Stubbies of jacks and cola were $6.50. Got pretty messy.
sdfc
1 Feb 13 at 11:06 pm
Most wine grapes are already mechanically harvested, Done at night to preserve the quality of the fruit. The cost of water, power bills to pump the damn water, fertilizer, herbicides, pesticides, capital equipment, costs of pruning, Compliance costs for oh & s and other wages, tractors, set up costs to recover, the need for farmers to actually earn enough to pay their loans and earn a wage, all push up the price for bulk wine. And then there are the years where the weather wipes them out – rain, extreme heat, hail, frost, take your pick.

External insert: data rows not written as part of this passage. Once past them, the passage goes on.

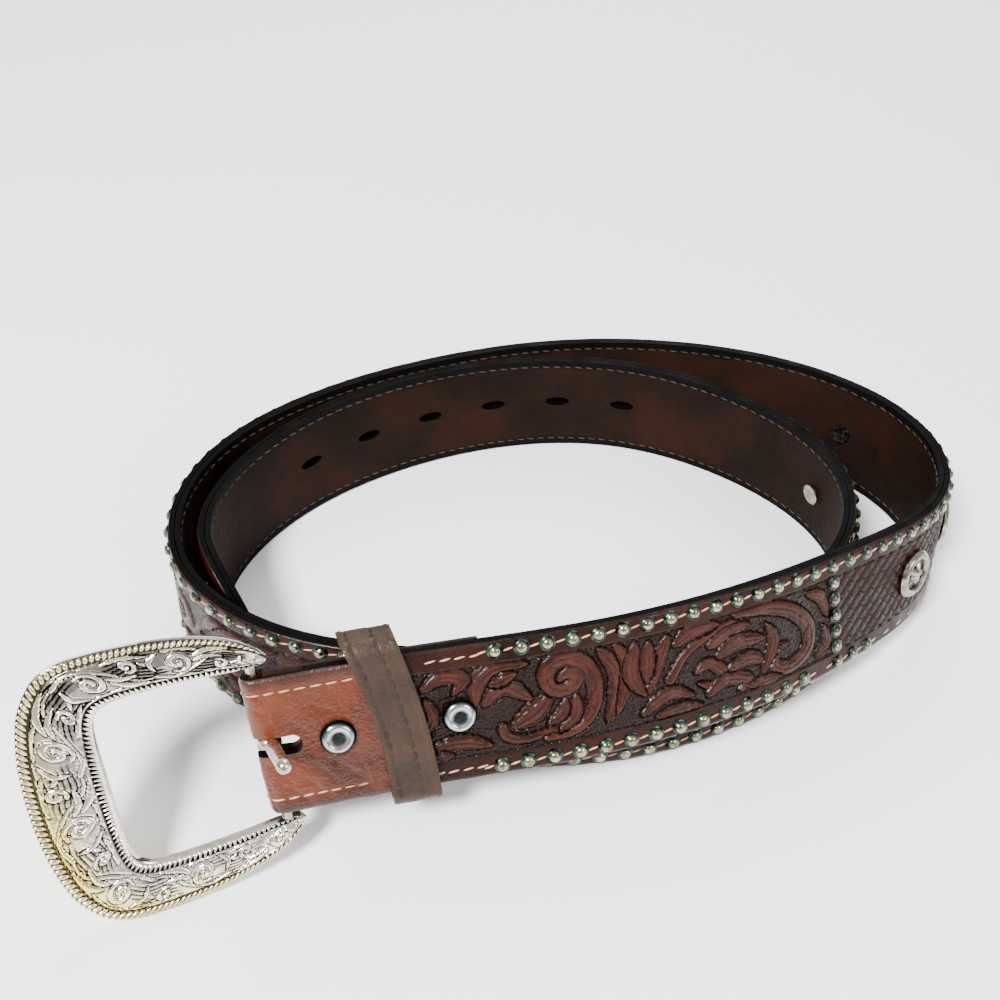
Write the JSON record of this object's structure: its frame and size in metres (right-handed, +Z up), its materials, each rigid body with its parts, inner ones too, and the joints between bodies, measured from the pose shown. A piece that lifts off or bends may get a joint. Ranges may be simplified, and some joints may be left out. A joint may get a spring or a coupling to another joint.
{
  "type": "western belt",
  "caption": "Coiled leather strap belt with a studded, tooled face, round metal ornaments, a keeper loop, snap caps and a horseshoe buckle with a hinged prong.",
  "frame": {"origin": "under the middle of the coiled belt's box, on the plane that the strap's lower edge and the buckle stand on", "axes": "+Z up; the buckle end lies at -X and -Y, its face turned to -Y, and the strap runs from it towards +X, then round the coil anticlockwise seen from above"},
  "size_m": [0.2654, 0.2238, 0.0659],
  "materials": {
    "tooled_leather": "satin",
    "lining_leather": "matt",
    "keeper_leather": "matt",
    "antique_silver": "antiqued polish",
    "nickel": "polished",
    "ornament_metal": "antiqued",
    "stud_metal": "tarnished"
  },
  "bodies": {
    "belt": {"strap_face": "tooled_leather", "strap_lining": "lining_leather", "keeper": "keeper_leather", "snap_cap_1": "nickel", "snap_cap_2": "nickel", "concho_a1": "ornament_metal", "concho_a2": "ornament_metal", "concho_a3": "ornament_metal", "concho_b1": "ornament_metal", "stud_row_upper_panel": "stud_metal", "stud_row_upper_bend": "stud_metal", "stud_row_upper_rear": "stud_metal", "stud_row_upper_inner": "stud_metal", "stud_row_upper_last": "stud_metal", "stud_row_lower_panel": "stud_metal", "stud_row_lower_rear": "stud_metal", "stud_row_lower_inner": "stud_metal", "divider_1": "stud_metal", "divider_2": "stud_metal", "divider_3": "stud_metal", "divider_4": "stud_metal"},
    "buckle": {"buckle_frame": "antique_silver"},
    "prong": {"prong": "nickel"}
  },
  "joints": [
    {"name": "buckle_hinge", "type": "hinge", "parent": "belt", "child": "buckle", "pos_m": [-0.07488, -0.07871, 0.03424], "axis": [-0.2217, 0.421, 0.8796], "range_deg": [-8, 40]},
    {"name": "prong_hinge", "type": "hinge", "parent": "belt", "child": "prong", "pos_m": [-0.07488, -0.07871, 0.03424], "axis": [-0.2217, 0.421, 0.8796], "range_deg": [-78, 10]}
  ]
}
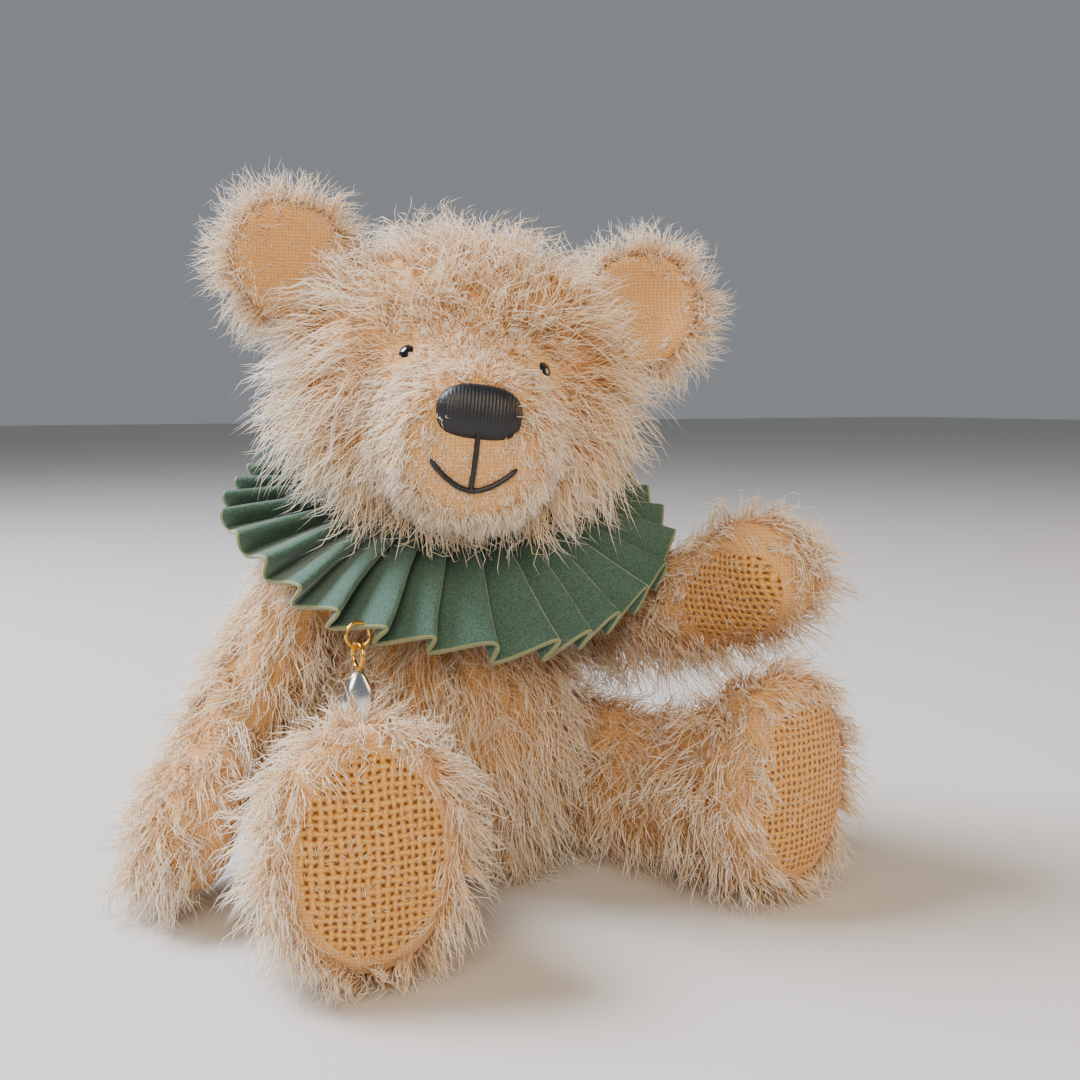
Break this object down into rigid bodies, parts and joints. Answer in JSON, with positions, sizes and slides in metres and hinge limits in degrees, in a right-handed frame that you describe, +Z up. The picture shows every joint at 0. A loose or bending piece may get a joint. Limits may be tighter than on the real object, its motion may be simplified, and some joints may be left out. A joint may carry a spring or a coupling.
{
  "type": "jointed teddy bear",
  "caption": "Small sitting jointed mohair teddy bear with disc joints, woven paw pads and a pleated velvet ribbon ruff.",
  "frame": {"origin": "on the flat seat of the torso, under the neck, where the bear rests on a surface", "axes": "+Z up, the bear faces -Y, its own left side is +X"},
  "size_m": [0.082, 0.0698, 0.0874],
  "materials": {
    "black_glass": "polished black bead",
    "clipped_mohair": "clipped mohair",
    "gathering_thread": "sewing thread",
    "gilt_wire": "polished",
    "hardboard": "pressed hardboard",
    "mohair": "sparse long mohair",
    "pad_cloth": "coarse plain weave",
    "sewing_thread": "sewing thread",
    "silver": "cast silver, satin",
    "steel": "zinc plated",
    "stuffing": "teased polyester fibre",
    "velvet": "pleated velvet ribbon",
    "waxed_thread": "waxed thread"
  },
  "bodies": {
    "torso": {"charm_clasp": "gilt_wire", "left_hip_torso_disc": "hardboard", "left_shoulder_torso_disc": "hardboard", "neck_torso_disc": "hardboard", "right_hip_torso_disc": "hardboard", "right_shoulder_torso_disc": "hardboard", "ruff": "velvet", "ruff_gathering_thread": "gathering_thread", "torso_closing_stitches": "sewing_thread", "torso_left_panel": "mohair", "torso_right_panel": "mohair", "torso_stuffing": "stuffing", "torso_washers": "steel"},
    "head": {"head_disc": "hardboard", "head_gusset": "mohair", "head_left_panel": "mohair", "head_right_panel": "mohair", "head_stuffing": "stuffing", "head_washer": "steel", "left_ear_back": "mohair", "left_ear_front": "clipped_mohair", "left_eye": "black_glass", "mouth_stitches": "waxed_thread", "neck_split_pin": "steel", "nose": "waxed_thread", "right_ear_back": "mohair", "right_ear_front": "clipped_mohair", "right_eye": "black_glass"},
    "left_arm": {"left_arm_disc": "hardboard", "left_arm_inner_panel": "mohair", "left_arm_outer_panel": "mohair", "left_arm_split_pin": "steel", "left_arm_stuffing": "stuffing", "left_arm_washer": "steel", "left_paw_pad": "pad_cloth"},
    "right_arm": {"right_arm_disc": "hardboard", "right_arm_inner_panel": "mohair", "right_arm_outer_panel": "mohair", "right_arm_split_pin": "steel", "right_arm_stuffing": "stuffing", "right_arm_washer": "steel", "right_paw_pad": "pad_cloth"},
    "left_leg": {"left_foot_pad": "pad_cloth", "left_leg_disc": "hardboard", "left_leg_inner_panel": "mohair", "left_leg_outer_panel": "mohair", "left_leg_split_pin": "steel", "left_leg_stuffing": "stuffing", "left_leg_washer": "steel"},
    "right_leg": {"right_foot_pad": "pad_cloth", "right_leg_disc": "hardboard", "right_leg_inner_panel": "mohair", "right_leg_outer_panel": "mohair", "right_leg_split_pin": "steel", "right_leg_stuffing": "stuffing", "right_leg_washer": "steel"},
    "charm": {"charm_drop": "silver", "charm_ring": "gilt_wire"}
  },
  "joints": [
    {"name": "neck_turn", "type": "hinge", "parent": "torso", "child": "head", "pos_m": [0, -0.0015, 0.0495], "axis": [-0.097, -0.3618, 0.9272], "continuous": true},
    {"name": "left_arm_swing", "type": "hinge", "parent": "torso", "child": "left_arm", "pos_m": [0.0122, 0.0036, 0.0362], "axis": [0.8688, 0.2823, 0.4067], "range_deg": [-2, 122]},
    {"name": "right_arm_swing", "type": "hinge", "parent": "torso", "child": "right_arm", "pos_m": [-0.0122, 0.0036, 0.0362], "axis": [-0.8688, 0.2823, 0.4067], "range_deg": [-58, 54]},
    {"name": "left_leg_swing", "type": "hinge", "parent": "torso", "child": "left_leg", "pos_m": [0.01095, 0.00233, 0.0112], "axis": [0.9781, 0.2079, 0], "range_deg": [0, 90]},
    {"name": "right_leg_swing", "type": "hinge", "parent": "torso", "child": "right_leg", "pos_m": [-0.01095, 0.00233, 0.0112], "axis": [-0.9781, 0.2079, 0], "range_deg": [-90, 0]},
    {"name": "charm_swing", "type": "hinge", "parent": "torso", "child": "charm", "pos_m": [-0.021, -0.019, 0.0339], "axis": [1, 0, 0], "range_deg": [-12, 12]}
  ]
}
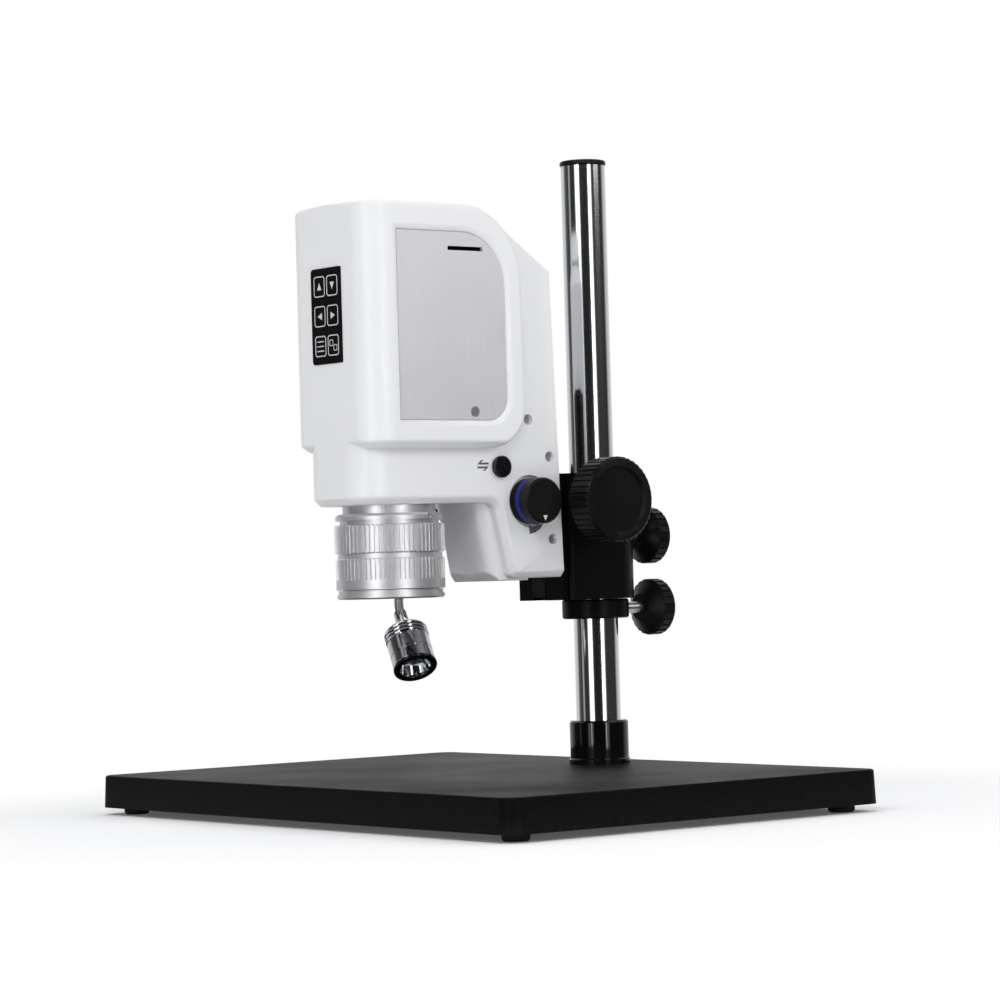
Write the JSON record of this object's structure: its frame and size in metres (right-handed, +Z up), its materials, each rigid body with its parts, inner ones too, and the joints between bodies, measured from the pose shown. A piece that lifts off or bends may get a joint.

A couple of years ago I worked for a large wine corp and they wanted to pay farmers $200/tonne for one variety when their own vineyards could not grow it for less than $400. The. Smaller family farms produced good quality at far less cost but the farmers were getting f**k all. A lot just left it. To rot on the vine. Many have now pulled out their wine grapes.
Dianeh
1 Feb 13 at 11:14 pm
Most wine grapes are already mechanically harvested,
Which is why we have no banana wine……
Louis Hissink
2 Feb 13 at 12:03 am
Here in London I’ve picked up a couple of Hardys 2012 Bankside Shiraz. I hadn’t noticed but the importers label says “Imported and Filled by”. The wine is appropriate for quaffing midweek or perhaps as a that third bottle that no one really needs opened. Still for £4 or $6.25 it’s hard to fault.
Super D
2 Feb 13 at 12:57 am
Friend who lives here in Thailand but works in Barrow Island just told me he was at the Windsor in South Perth last week, and they are charging $13 for a stubby.
Yobbo
2 Feb 13 at 7:11 am
24000 litres in a big bag in a cool room in the house….mmmm lovely. It would have to be cheap but how do I get it in the house?